Does Being Honest Make You Dumb? Cover

Does Being Honest Make You Dumb?

“I only believe in statistics that I doctored myself.” — Winston Churchill

When I recently went to the time-traveling mailbox at my lake house, I found this letter from Winston Churchill inside. Apparently, he really took this question on Quora to heart. Here’s what it said.


Hey, it’s your buddy Winston! Apart from coining this awesome quote about how bogus all this hypothesizing is, I’ve also applied to be trained for cavalry instead of infantry at military school, because the required grade was lower and I didn’t have to learn mathematics, which I HATED.

Also, I failed the entry exam three times, so I figured better make this as easy as possible, LOL!

I think this means I’m the perfect guy for the job of answering this question — with statistics! Let’s do this!!

If you actually applied this statistics nonsense to your question, you’d call this a directional hypothesis: the independent variable level of honesty (for example measured in percentage of statements that are true) has a negative impact on the dependent variable intelligence (for example IQ).

If your hypothesis is correct it indicates the following: The higher the percentage of honest statements one makes, the lower one’s IQ.

Note: I know IQ is not the perfect measure of intelligence, but mine is pretty high so let’s just roll with it ok? JK haha I was the student with the lowest grades in the lowest class!

The trouble with these hypothesis-thingies is you can never prove they’re right, because it’s impossible to check them for every possible observation.

DAMMIT!!

What you can do is flip the hypothesis on its head and then disprove it — because all it takes is one piece of contrary evidence.

Here, we’d say we assume a higher level of honesty has no negative impact on intelligence. Now we can try to find evidence against this.

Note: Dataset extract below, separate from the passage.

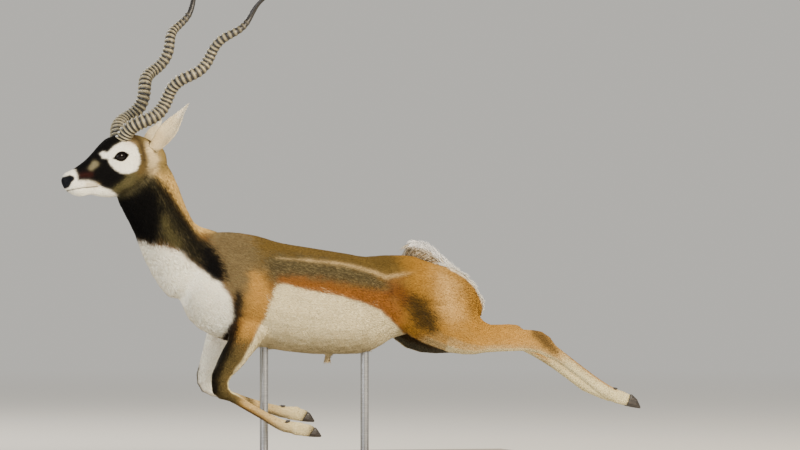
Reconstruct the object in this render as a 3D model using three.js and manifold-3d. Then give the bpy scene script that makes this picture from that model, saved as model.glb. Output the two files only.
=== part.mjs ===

This is called rejecting the null hypothesis (called H0) — I read that in one of those math books I hated!

Because rejecting a directional H0 hypothesis is only valuable for those few data points you’re looking at, but what you want is generally valid conclusion, you would make H0 non-directional, including both negative and positive effects.

In this case: the level of honesty has no influence on intelligence whatsoever.

If you can now find a correlation, positive or negative, between those two variables for a sufficiently large data set, you can reject the null hypothesis on a high significance level (meaning with great certainty — for us normal people here — geez these math guys).

For example, if we measured the IQ of 10,000 people, along with the average percentage of their honest statements, we could throw the data into a statistics software like SPSS (not that I know about that kind of stuff) and then measure correlation.

I’m pretty sure if we ran the numbers, we would find some correlation, if it’s albeit a significant one, that’s impossible to predict.

So after going through all this trouble, we could maaaaybe reject H0 and are now…

…none the wiser! WTF?!

Now all we’ve shown is that we can’t say with certainty that there’s NO correlation.

So there is likely some effect between the two, but what effect exactly and how strong it is…can’t tell!

DAMMIT! Why is stats so hard? I knew why I went into politics!

Now I need a cigar.

Ahh, much better.

Told you this was all nonsense! We can hypothesize all day and get nowhere.

Let me tell you what the real question here is:

If being honest meant you were stupid, would you stop telling the truth in hopes of becoming smarter?


Winston Churchill’s IQ was never tested, but is believed to be in the range of genius (140 to 160) or greater. He was famous for his sometimes even blunt honesty, which would often get him into trouble, but remained one of his highest values all through his life.